Sem água, população adota papel da Compesa para sobreviver
Mesmo antes do novo calendário, a crise de abastecimento já era uma realidade na periferia do Grande Recife. Populares se apoiam na união para que não falte água nas localidades
Sobreviver com pouca água na Região Metropolitana do Recife (RMR) ficou ainda mais desafiador com o novo calendário de racionamento da Companhia Pernambucana de Saneamento (Compesa). Mesmo com a necessidade do reforçar a higiene para controlar a pandemia da Covid-19, a companhia racionou o abastecimento. Desassistidos há mais de dois meses, assim como a água, populares apoiam-se na resiliência e se unem para enfrentar os impactos do atraso no serviço.
A capacidade de adaptação da água, que contorna obstáculos e permeia por percursos adversos, é percebida na comunhão entre os moradores da 1ª Rua Campo da Monta, em Jaboatão dos Guararapes. A maioria findou o contrato com a Compesa e reverteu os pagamentos para a construção de cisternas e poços particulares. Mesmo sem o serviço, a taxa mínima ainda chega, contudo, o papel que deveria ser da companhia é assumido por eles mesmos, que doam água aos vizinhos que não possuem reserva própria.
Um emaranhado de baldes e mangueiras toma os cômodos das residências já apertadas, que muitas vezes tornam-se berçários de mosquitos da dengue e outras doenças provenientes de água parada. Dona Maria das Graças é a principal doadora da rua e reclama que os calendários nunca foram respeitados. Ela aponta que última vez que chegou água à localidade foi no Natal passado.
O stress de não poder tomar um banho digno ou manter a casa limpa é convertido em métodos alternativos de captação, como ocorre na residência de Dona Maria José. Em um ponto alto de Moreno, na Rua Djalma Montenegro, ela já paga R$150 por dois carros pipa ao mês e afirma que não recebe água desde setembro do ano passado. O descaso da empresa fez o marido desenvolver um dispositivo para recolher a água da chuva que cai na calha.
Além de não respeitar o cronograma, muitas vezes a qualidade da água que chega não é indicada ao consumo. Ao abrir as torneiras, escorre um líquido sujo e barrento que não é usada para banho, nem garante a limpeza das pilhas de prato e roupas acumuladas. A condição desumana é subvertida com outro ensinamento da água, que é mole, mas persiste em transpassar a rigidez da pedra com perseverança.
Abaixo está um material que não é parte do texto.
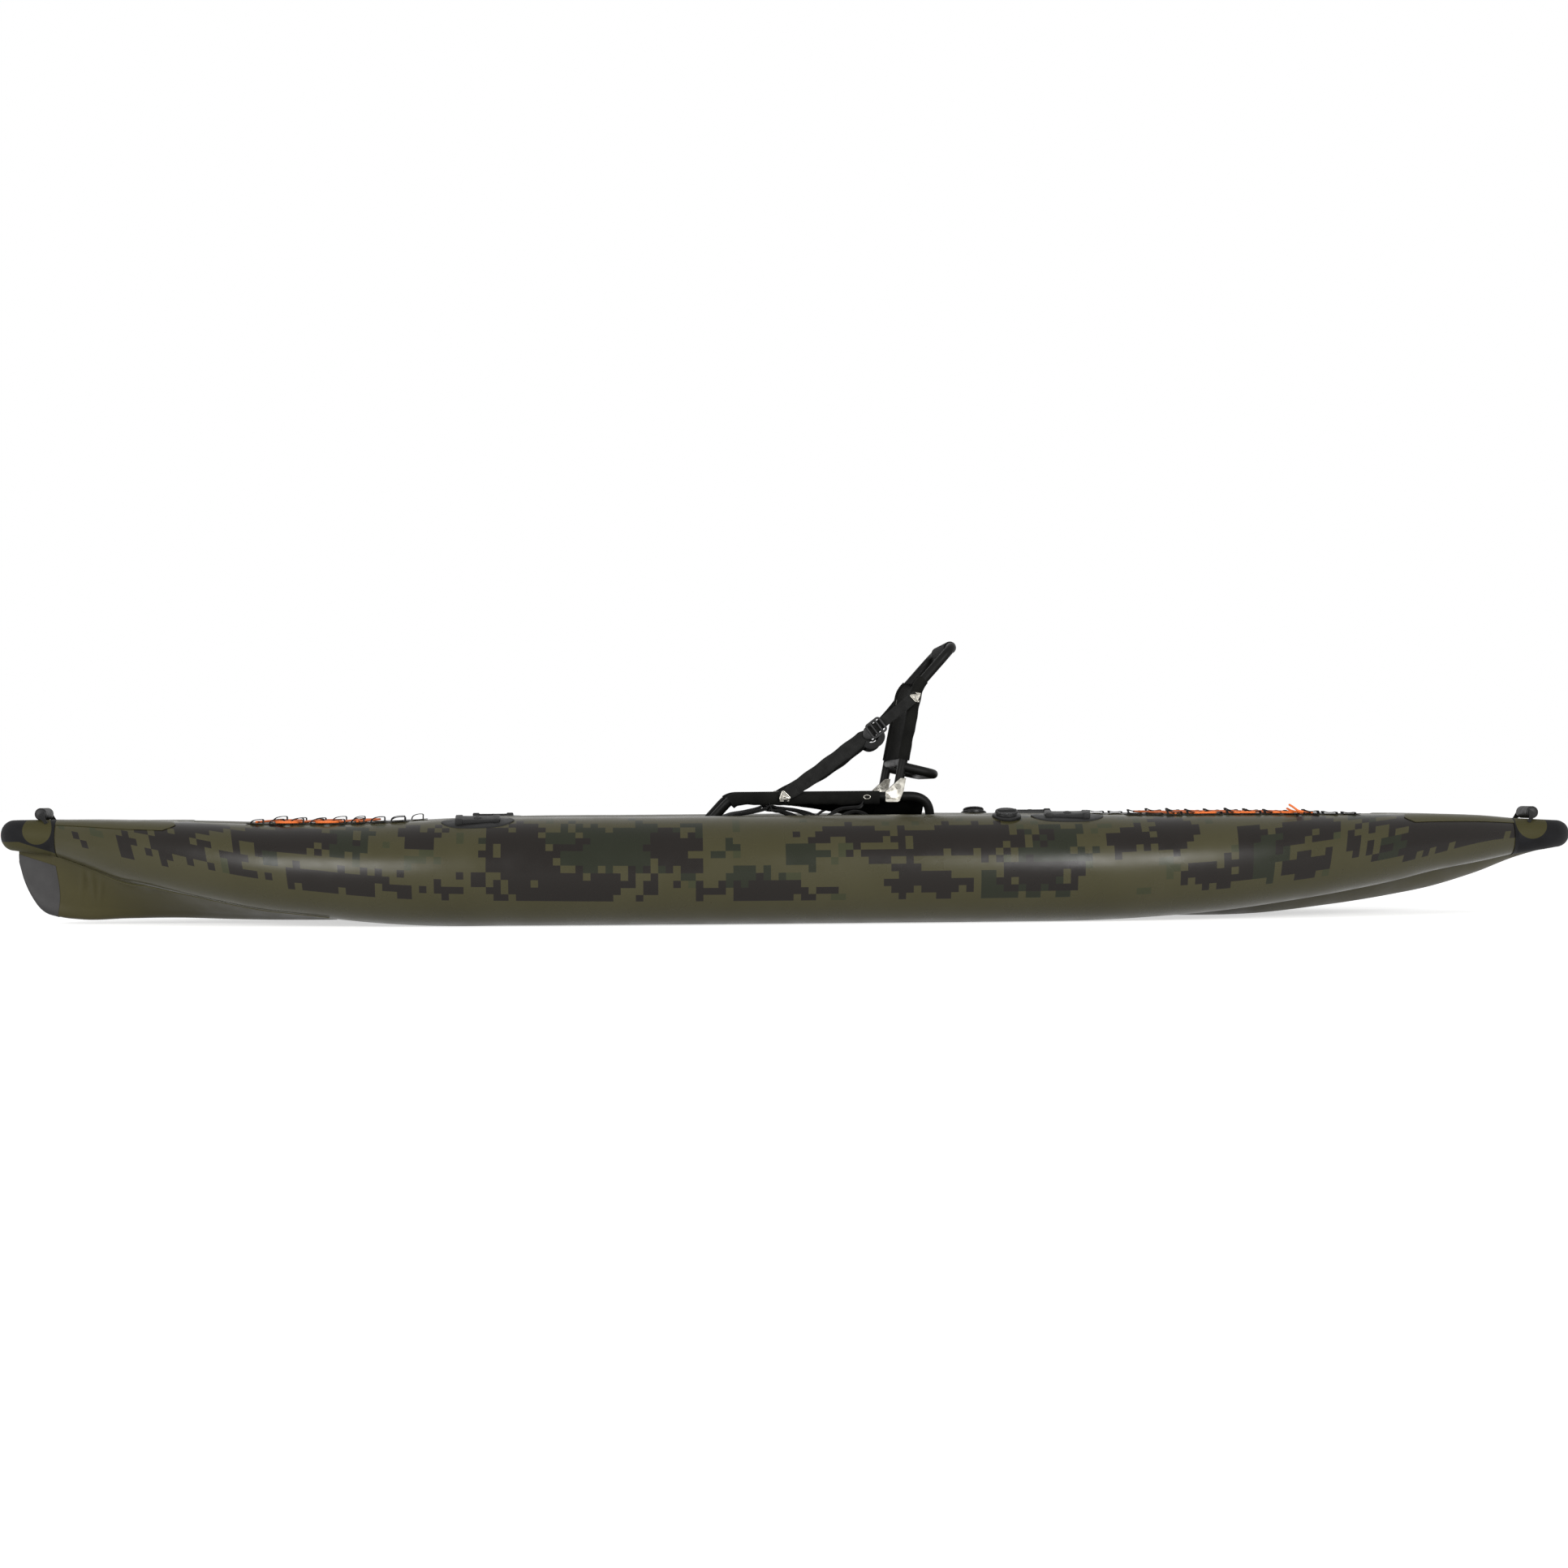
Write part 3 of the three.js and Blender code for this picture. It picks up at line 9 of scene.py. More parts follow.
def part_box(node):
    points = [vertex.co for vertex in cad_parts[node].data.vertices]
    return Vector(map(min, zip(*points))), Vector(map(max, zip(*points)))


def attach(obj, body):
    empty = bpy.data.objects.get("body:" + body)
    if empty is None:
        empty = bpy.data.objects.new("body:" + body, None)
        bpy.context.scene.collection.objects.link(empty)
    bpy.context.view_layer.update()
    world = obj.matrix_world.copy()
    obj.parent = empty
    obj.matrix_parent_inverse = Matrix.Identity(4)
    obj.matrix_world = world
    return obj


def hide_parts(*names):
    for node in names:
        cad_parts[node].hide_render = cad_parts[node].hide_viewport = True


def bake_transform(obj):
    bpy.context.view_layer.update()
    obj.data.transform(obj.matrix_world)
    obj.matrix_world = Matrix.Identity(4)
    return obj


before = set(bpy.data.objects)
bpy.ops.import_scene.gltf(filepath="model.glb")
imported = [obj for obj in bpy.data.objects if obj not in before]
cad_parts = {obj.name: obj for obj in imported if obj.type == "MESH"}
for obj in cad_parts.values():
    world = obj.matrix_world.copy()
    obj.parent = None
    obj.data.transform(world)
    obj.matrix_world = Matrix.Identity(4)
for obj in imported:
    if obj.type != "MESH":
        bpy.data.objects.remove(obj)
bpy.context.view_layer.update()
print("frame loaded")

port, starboard = -1, 1
sides = {"port": port, "starboard": starboard}


# Camera: level, square to the port side, rolled a little and shifted, as the photograph frames the hull
cameraSet = {
    "place": (-0.332, -8.0, 0.311),
    "lens": 74.53,
    "sensor": 36,
    "rollDegrees": -0.5,
    "shift": (0.0859, 0.0054),
}


def addCamera(values):
    data = bpy.data.cameras.new("camera")
    data.lens, data.sensor_width = values["lens"], values["sensor"]
    data.shift_x, data.shift_y = values["shift"]
    camera = bpy.data.objects.new("camera", data)
    bpy.context.scene.collection.objects.link(camera)
    roll = Matrix.Rotation(math.radians(values["rollDegrees"]), 4, "Z")
    camera.matrix_world = Matrix.Translation(values["place"]) @ Matrix.Rotation(math.pi / 2, 4, "X") @ roll
    bpy.context.scene.camera = camera


addCamera(cameraSet)


# Materials
def linear(hexColour):
    # sRGB to linear: small values over 12.92, the rest ((v + 0.055) / 1.055) to the power 2.4
    v = np.array([int(hexColour[i : i + 2], 16) for i in (1, 3, 5)]) / 255
    v = np.where(v <= 0.04045, v / 12.92, ((v + 0.055) / 1.055) ** 2.4)
    return (*(float(c) for c in v), 1.0)


def addNode(material, kind, feeds=None, **settings):
    tree = material.node_tree
    node = tree.nodes.new("ShaderNode" + kind)
    for key, value in settings.items():
        setattr(node, key, value)
    for key, value in (feeds or {}).items():
        if isinstance(value, bpy.types.NodeSocket):
            tree.links.new(value, node.inputs[key])
        else:
            node.inputs[key].default_value = value
    return node


def startMaterial(name, colour, roughness, level=0.5, sockets=None):
    material = bpy.data.materials.new(name)
    material.use_nodes = True
    material.node_tree.nodes.clear()
    feeds = {"Base Color": linear(colour), "Roughness": roughness, "Specular IOR Level": level}
    shader = addNode(material, "BsdfPrincipled", feeds | (sockets or {}))
    addNode(material, "OutputMaterial", {"Surface": shader.outputs[0]})
    return material, shader


def feed(material, shader, colour=None, roughness=None, normal=None):
    # Links what was worked out to the shader's sockets
    for socket, output in (("Base Color", colour), ("Roughness", roughness), ("Normal", normal)):
        if output is not None:
            material.node_tree.links.new(output, shader.inputs[socket])
    return material


# soft noise lies mostly between these two values
noiseMiddle = (0.3, 0.7)


def vary(material, place, sizeMm, low, high, detail=3):
    # Soft noise with spots of about the given size, its middle values stretched between two levels
    noise = addNode(material, "TexNoise", {"Vector": place, "Scale": 1000 / sizeMm, "Detail": detail})
    feeds = dict(enumerate((noise.outputs[0], *noiseMiddle, low, high)))
    return addNode(material, "MapRange", feeds).outputs[0]


def tones(material, place, sizeMm, colourA, colourB, detail=3):
    # Two colours mixed by soft noise
    feeds = {0: vary(material, place, sizeMm, 0, 1, detail), 6: linear(colourA), 7: linear(colourB)}
    return addNode(material, "Mix", feeds, data_type="RGBA").outputs[2]


def clothBump(material, place, threadMm, strength, depthMm, under=None):
    # Two crossed sets of threads, each a wave whose period is a tenth of pi over its scale
    feeds = {"Vector": place, "Scale": math.pi / 10 / (threadMm / 1000)}
    waves = [addNode(material, "TexWave", feeds, bands_direction=axis).outputs["Fac"] for axis in ("X", "Y")]
    height = addNode(material, "Math", dict(enumerate(waves)), operation="MULTIPLY").outputs[0]
    feeds = {"Height": height, "Strength": strength, "Distance": depthMm / 1000}
    if under is not None:
        feeds["Normal"] = under
    return addNode(material, "Bump", feeds).outputs[0]


def noiseBump(material, place, sizeMm, strength, depthMm, detail=3):
    # Soft noise as a relief, with swellings of about the given size
    noise = addNode(material, "TexNoise", {"Vector": place, "Scale": 1000 / sizeMm, "Detail": detail})
    feeds = {"Height": noise.outputs[0], "Strength": strength, "Distance": depthMm / 1000}
    return addNode(material, "Bump", feeds).outputs[0]


coatedFabric = {
    "olive": "#383520",
    "lightOlive": "#3d3a26",
    "darkBrown": "#181411",
    "darkGreen": "#1e2116",
    "greyGreen": "#313320",
    "roughness": 0.29,
    "gloss": 0.2,
    "plainGloss": 0.12,
    "cellMm": 17.4,
    # the threads are drawn coarser than real ones, which are too fine to show
    "warpMm": 1.4,
    # strength and depth of the weave; size, strength, depth and detail of the dents
    "weave": (0.1, 0.25),
    "dents": (111, 0.25, 4, 2),
    "toneMm": 167,
    "plainToneMm": 143,
    "roughMm": 71.4,
    "roughSpread": (-0.05, 0.07),
    # each print: colour, its clusters, shift and size of its noise in mm, and how far it reaches
    "prints": [("greyGreen", None, 5.3, 62.5, 0.5), ("darkGreen", "green", 3.1, 38.46, 1.08),
               ("darkBrown", "brown", 8.7, 35.714, 1.1)],
    # factor and shift of each cell's own random number
    "flick": (0.8, -0.4),
    # clusters of printed cells in metres: place along the hull, height up the panel, half length, half height
    "brown": [(-1.729, 0.012, 0.009, 0.011), (-1.705, 0, 0.008, 0.012), (-1.584, 0.04, 0.02, 0.032),
              (-1.455, 0.055, 0.075, 0.045), (-1.414, 0.118, 0.095, 0.028), (-1.31, 0.04, 0.021, 0.04),
              (-1.175, 0.123, 0.105, 0.037), (-1.06, 0.02, 0.135, 0.026), (-0.878, 0.152, 0.055, 0.033),
              (-0.91, 0.012, 0.02, 0.015), (-0.817, 0.012, 0.028, 0.015), (-0.641, 0.095, 0.074, 0.11),
              (-0.54, 0.028, 0.2, 0.04), (-0.5, 0.13, 0.028, 0.014), (-0.275, 0.12, 0.06, 0.045),
              (0.12, 0.16, 0.095, 0.026), (0.38, 0.138, 0.16, 0.042), (0.287, 0.028, 0.095, 0.03),
              (0.49, 0.05, 0.03, 0.02), (0.79, 0.13, 0.07, 0.025), (0.58, 0.05, 0.08, 0.035),
              (-0.08, 0.02, 0.12, 0.022), (0.2, 0.1, 0.05, 0.02), (0.884, 0.155, 0.058, 0.05),
              (0.984, 0.028, 0.074, 0.034), (1.06, 0.12, 0.035, 0.03), (1.2, 0.13, 0.066, 0.038),
              (1.2, 0.026, 0.066, 0.022), (1.32, 0.06, 0.018, 0.018), (1.52, 0.08, 0.13, 0.08),
              (1.67, 0.05, 0.12, 0.08)],
    "green": [(-1.225, 0.1, 0.03, 0.04), (-1.045, 0.13, 0.04, 0.05), (-0.723, 0.146, 0.018, 0.018),
              (-0.41, 0.12, 0.18, 0.07), (-0.1, 0.05, 0.07, 0.03), (0.02, 0.1, 0.04, 0.03),
              (0.594, 0.09, 0.066, 0.11), (0.47, 0.02, 0.05, 0.03), (1.1, 0.06, 0.04, 0.05),
              (1.33, 0.14, 0.05, 0.03), (1.42, 0.03, 0.04, 0.03)],
}


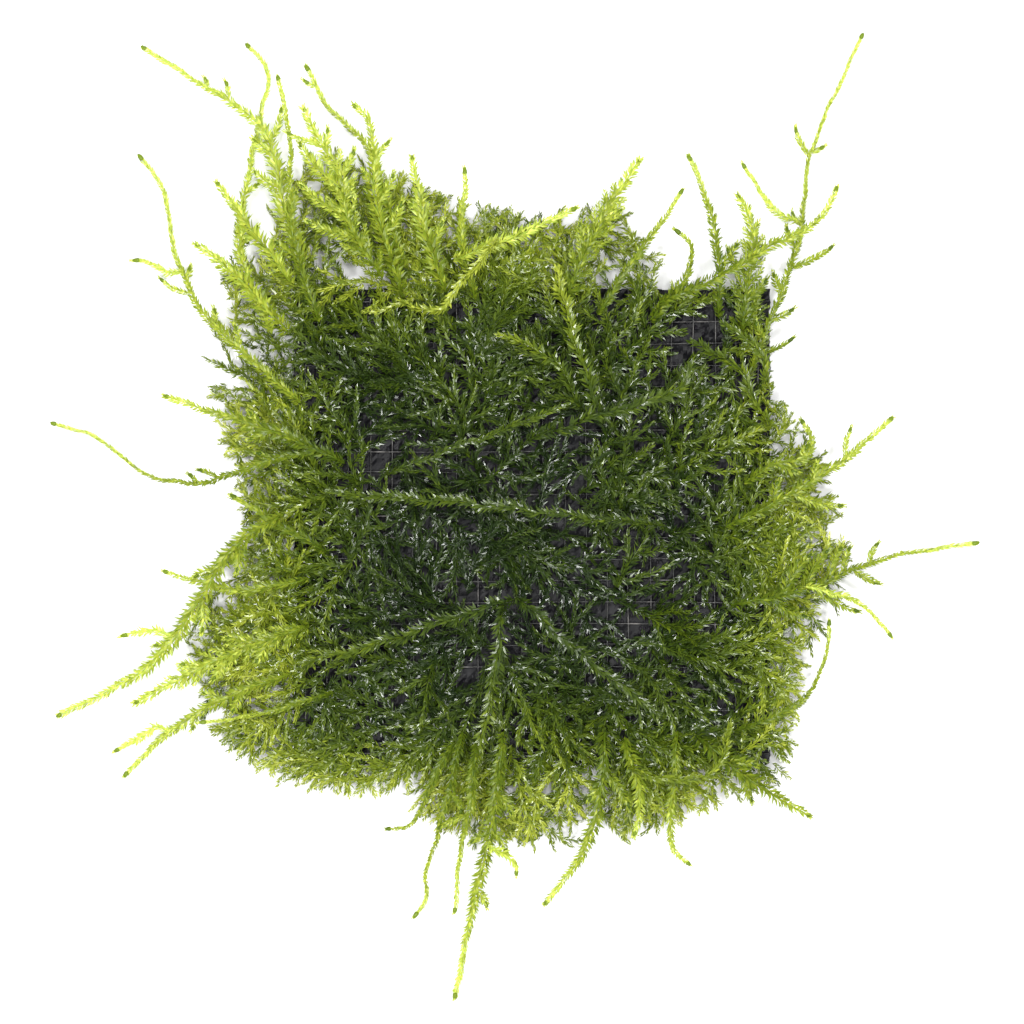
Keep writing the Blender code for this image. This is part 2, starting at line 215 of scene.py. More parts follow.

No último dia 22, a Compesa anunciou a redução do serviço, que alcança de 10 municípios da RMR. De acordo com a entidade, a contenção na distribuição d’água é uma medida para contrapor a sequidão dos reservatórios decorrente de um inverno com baixos índices de chuva. Confira a tabela com o novo calendário de distribuição:
Paula Oliveira/LeiaJá Imagens
Procurada em três oportunidades pela reportagem, a Compesa não se pronunciou sobre a atual condição hídrica do estado, não deu prazo para a volta do cronograma tradicional, não respondeu sobre o desrespeito aos calendários anteriores, nem sobre o desabastecimento nas áreas visitadas.
O LeiaJá também questionou a companhia sobre a cobrança da taxa mínima e se a má qualidade do serviço não confere descontos ao consumidor. O espaço segue aberto para esclarecimento à população.